## Brief
Restate the entire listing word for word.

──────

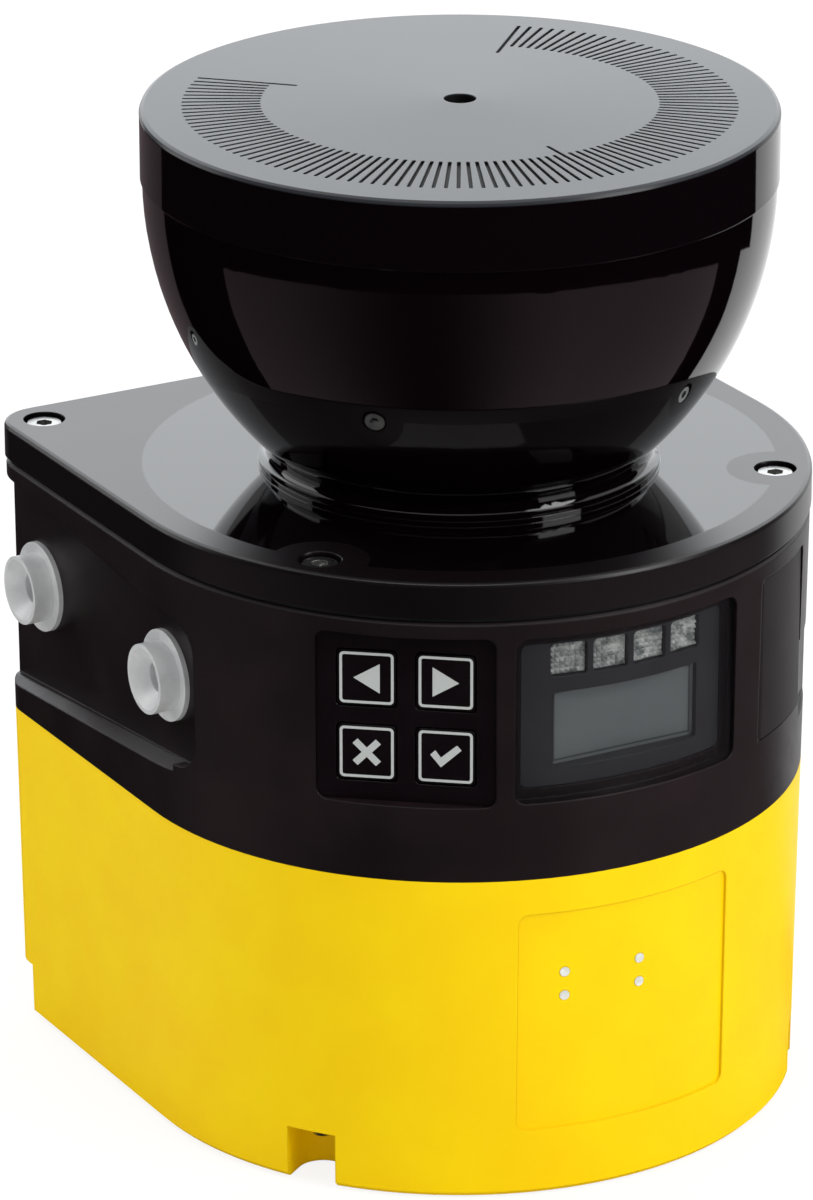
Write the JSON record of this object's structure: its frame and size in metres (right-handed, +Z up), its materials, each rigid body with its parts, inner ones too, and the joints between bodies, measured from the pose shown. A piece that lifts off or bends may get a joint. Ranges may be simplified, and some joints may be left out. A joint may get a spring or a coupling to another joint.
{
  "type": "safety laser scanner",
  "caption": "Safety laser scanner: round-fronted housing on a hood, with keypad, display, service flap, side sleeves, connector bay and a bowl-shaped head over a spinning mirror.",
  "frame": {"origin": "on the mirror's axis, at the height of the face that the scanner stands on", "axes": "+Z up along the mirror's axis, -Y towards the front (the display), +X towards the side with the service flap"},
  "size_m": [0.1134, 0.1111, 0.1631],
  "materials": {
    "housing_paint": "satin black powder coat on die-cast metal",
    "hood_paint": "satin yellow coat on die-cast metal",
    "cover_gloss": "polished black infrared-clear plastic",
    "cap_plastic": "satin black moulded plastic",
    "rubber_seal": "black gasket rubber",
    "steel": "plain steel screws and pins",
    "sleeve_aluminium": "turned satin aluminium",
    "connector_metal": "nickel-plated brass",
    "contact_gold": "gold-plated contacts",
    "window_smoke": "curved smoked clear pane",
    "dark_plastic": "black plastic",
    "lens_clear": "clear faceted light guides",
    "lcd_grey": "grey display glass, off",
    "key_plastic": "black key caps",
    "mat_silicone": "grey switch mat",
    "board": "green circuit board",
    "light_pipe": "milky white light pipes",
    "copper": "laminated core with copper coils",
    "bearing_steel": "ground ball bearings and shaft",
    "cast_aluminium": "bare cast aluminium",
    "magnet": "sintered magnet ring",
    "mirror_glass": "front-coated mirror",
    "lens_glass": "clear moulded lens",
    "code_metal": "etched code disc"
  },
  "bodies": {
    "scanner": {"main_housing": "housing_paint", "yellow_hood": "hood_paint", "hood_seal": "rubber_seal", "hood_screws": "steel", "optics_cover": "cover_gloss", "cover_seal": "rubber_seal", "cover_screws": "steel", "head_cap": "cap_plastic", "side_sleeves": "sleeve_aluminium", "display_window": "window_smoke", "display_frame": "dark_plastic", "status_lens_1": "lens_clear", "status_lens_2": "lens_clear", "status_lens_3": "lens_clear", "status_lens_4": "lens_clear", "lcd_module": "lcd_grey", "display_board": "board", "keypad_frame": "key_plastic", "keypad_mat": "mat_silicone", "keypad_board": "board", "flap_pin": "steel", "service_socket": "connector_metal", "service_board": "board", "network_light_pipes": "light_pipe", "network_board": "board", "power_board": "board", "main_board": "board", "board_spacers": "steel", "board_screws": "steel", "system_plug": "dark_plastic", "plug_seal": "rubber_seal", "plug_screws": "steel", "power_connector": "connector_metal", "power_pins": "contact_gold", "network_connector_1": "connector_metal", "network_connector_2": "connector_metal", "network_contacts": "dark_plastic", "motor_carrier": "cast_aluminium", "carrier_screws": "steel", "motor_stator": "copper", "bearing_lower": "bearing_steel", "bearing_upper": "bearing_steel", "code_reader": "dark_plastic", "head_pillar": "cast_aluminium", "optics_bridge": "cast_aluminium", "receiver_lens": "lens_glass", "laser_module": "connector_metal", "receiver_board": "board"},
    "mirror_rotor": {"rotor_cup": "cast_aluminium", "rotor_magnet": "magnet", "motor_shaft": "bearing_steel", "mirror_holder": "dark_plastic", "scan_mirror": "mirror_glass", "code_disc": "code_metal"},
    "flap": {"service_flap": "dark_plastic"},
    "key_left_cap": {"key_left": "key_plastic"},
    "key_right_cap": {"key_right": "key_plastic"},
    "key_cancel_cap": {"key_cancel": "key_plastic"},
    "key_confirm_cap": {"key_confirm": "key_plastic"}
  },
  "joints": [
    {"name": "mirror_spin", "type": "hinge", "parent": "scanner", "child": "mirror_rotor", "pos_m": [0, 0, 0.131], "axis": [0, 0, 1], "continuous": true},
    {"name": "flap_hinge", "type": "hinge", "parent": "scanner", "child": "flap", "pos_m": [0.02652, -0.0477, 0.0806], "axis": [0, 0, -1], "range_deg": [0, 85]},
    {"name": "key_left_press", "type": "slide", "parent": "scanner", "child": "key_left_cap", "axis": [0.6211, 0.7837, 0], "range_m": [0, 0.0004], "stiffness_N_per_m": 2500},
    {"name": "key_right_press", "type": "slide", "parent": "scanner", "child": "key_right_cap", "axis": [0.6211, 0.7837, 0], "range_m": [0, 0.0004], "stiffness_N_per_m": 2500},
    {"name": "key_cancel_press", "type": "slide", "parent": "scanner", "child": "key_cancel_cap", "axis": [0.6211, 0.7837, 0], "range_m": [0, 0.0004], "stiffness_N_per_m": 2500},
    {"name": "key_confirm_press", "type": "slide", "parent": "scanner", "child": "key_confirm_cap", "axis": [0.6211, 0.7837, 0], "range_m": [0, 0.0004], "stiffness_N_per_m": 2500}
  ]
}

──────

## Solved exercise
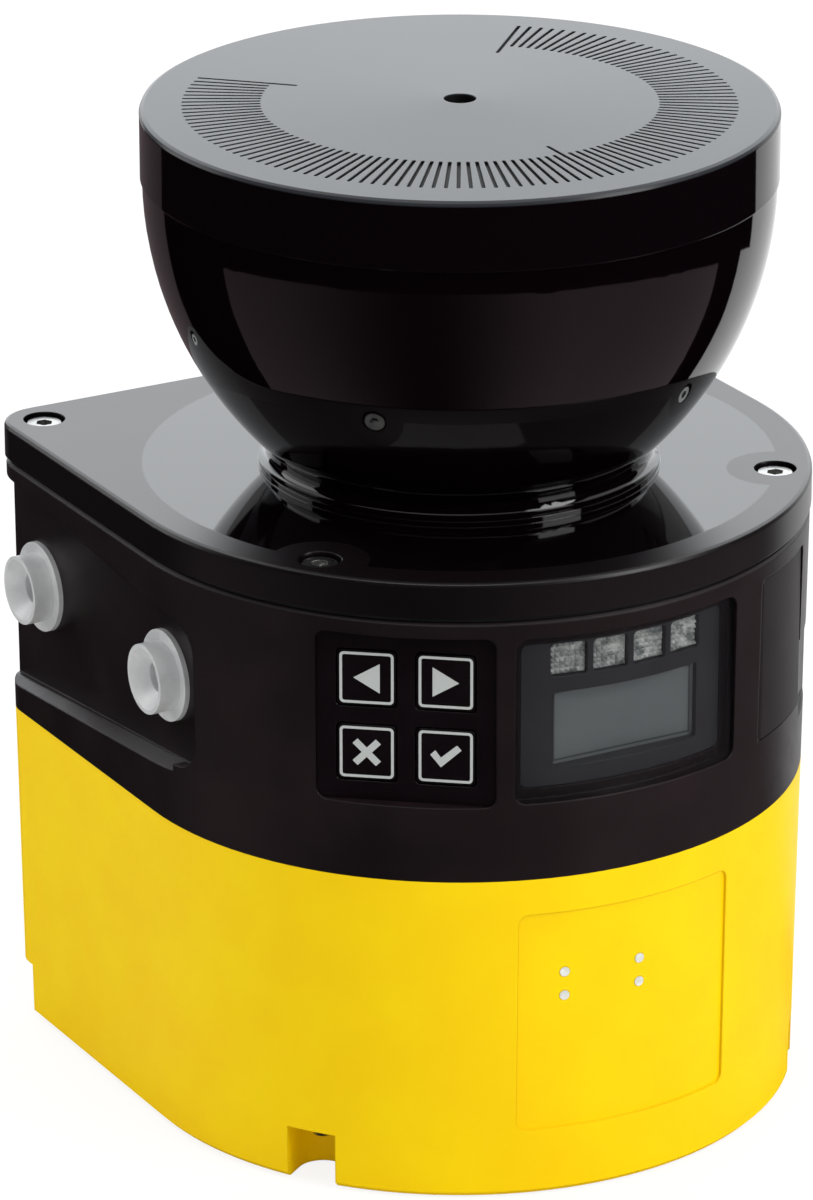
Write the JSON record of this object's structure: its frame and size in metres (right-handed, +Z up), its materials, each rigid body with its parts, inner ones too, and the joints between bodies, measured from the pose shown. A piece that lifts off or bends may get a joint. Ranges may be simplified, and some joints may be left out. A joint may get a spring or a coupling to another joint.
{
  "type": "safety laser scanner",
  "caption": "Safety laser scanner: round-fronted housing on a hood, with keypad, display, service flap, side sleeves, connector bay and a bowl-shaped head over a spinning mirror.",
  "frame": {"origin": "on the mirror's axis, at the height of the face that the scanner stands on", "axes": "+Z up along the mirror's axis, -Y towards the front (the display), +X towards the side with the service flap"},
  "size_m": [0.1134, 0.1111, 0.1631],
  "materials": {
    "housing_paint": "satin black powder coat on die-cast metal",
    "hood_paint": "satin yellow coat on die-cast metal",
    "cover_gloss": "polished black infrared-clear plastic",
    "cap_plastic": "satin black moulded plastic",
    "rubber_seal": "black gasket rubber",
    "steel": "plain steel screws and pins",
    "sleeve_aluminium": "turned satin aluminium",
    "connector_metal": "nickel-plated brass",
    "contact_gold": "gold-plated contacts",
    "window_smoke": "curved smoked clear pane",
    "dark_plastic": "black plastic",
    "lens_clear": "clear faceted light guides",
    "lcd_grey": "grey display glass, off",
    "key_plastic": "black key caps",
    "mat_silicone": "grey switch mat",
    "board": "green circuit board",
    "light_pipe": "milky white light pipes",
    "copper": "laminated core with copper coils",
    "bearing_steel": "ground ball bearings and shaft",
    "cast_aluminium": "bare cast aluminium",
    "magnet": "sintered magnet ring",
    "mirror_glass": "front-coated mirror",
    "lens_glass": "clear moulded lens",
    "code_metal": "etched code disc"
  },
  "bodies": {
    "scanner": {"main_housing": "housing_paint", "yellow_hood": "hood_paint", "hood_seal": "rubber_seal", "hood_screws": "steel", "optics_cover": "cover_gloss", "cover_seal": "rubber_seal", "cover_screws": "steel", "head_cap": "cap_plastic", "side_sleeves": "sleeve_aluminium", "display_window": "window_smoke", "display_frame": "dark_plastic", "status_lens_1": "lens_clear", "status_lens_2": "lens_clear", "status_lens_3": "lens_clear", "status_lens_4": "lens_clear", "lcd_module": "lcd_grey", "display_board": "board", "keypad_frame": "key_plastic", "keypad_mat": "mat_silicone", "keypad_board": "board", "flap_pin": "steel", "service_socket": "connector_metal", "service_board": "board", "network_light_pipes": "light_pipe", "network_board": "board", "power_board": "board", "main_board": "board", "board_spacers": "steel", "board_screws": "steel", "system_plug": "dark_plastic", "plug_seal": "rubber_seal", "plug_screws": "steel", "power_connector": "connector_metal", "power_pins": "contact_gold", "network_connector_1": "connector_metal", "network_connector_2": "connector_metal", "network_contacts": "dark_plastic", "motor_carrier": "cast_aluminium", "carrier_screws": "steel", "motor_stator": "copper", "bearing_lower": "bearing_steel", "bearing_upper": "bearing_steel", "code_reader": "dark_plastic", "head_pillar": "cast_aluminium", "optics_bridge": "cast_aluminium", "receiver_lens": "lens_glass", "laser_module": "connector_metal", "receiver_board": "board"},
    "mirror_rotor": {"rotor_cup": "cast_aluminium", "rotor_magnet": "magnet", "motor_shaft": "bearing_steel", "mirror_holder": "dark_plastic", "scan_mirror": "mirror_glass", "code_disc": "code_metal"},
    "flap": {"service_flap": "dark_plastic"},
    "key_left_cap": {"key_left": "key_plastic"},
    "key_right_cap": {"key_right": "key_plastic"},
    "key_cancel_cap": {"key_cancel": "key_plastic"},
    "key_confirm_cap": {"key_confirm": "key_plastic"}
  },
  "joints": [
    {"name": "mirror_spin", "type": "hinge", "parent": "scanner", "child": "mirror_rotor", "pos_m": [0, 0, 0.131], "axis": [0, 0, 1], "continuous": true},
    {"name": "flap_hinge", "type": "hinge", "parent": "scanner", "child": "flap", "pos_m": [0.02652, -0.0477, 0.0806], "axis": [0, 0, -1], "range_deg": [0, 85]},
    {"name": "key_left_press", "type": "slide", "parent": "scanner", "child": "key_left_cap", "axis": [0.6211, 0.7837, 0], "range_m": [0, 0.0004], "stiffness_N_per_m": 2500},
    {"name": "key_right_press", "type": "slide", "parent": "scanner", "child": "key_right_cap", "axis": [0.6211, 0.7837, 0], "range_m": [0, 0.0004], "stiffness_N_per_m": 2500},
    {"name": "key_cancel_press", "type": "slide", "parent": "scanner", "child": "key_cancel_cap", "axis": [0.6211, 0.7837, 0], "range_m": [0, 0.0004], "stiffness_N_per_m": 2500},
    {"name": "key_confirm_press", "type": "slide", "parent": "scanner", "child": "key_confirm_cap", "axis": [0.6211, 0.7837, 0], "range_m": [0, 0.0004], "stiffness_N_per_m": 2500}
  ]
}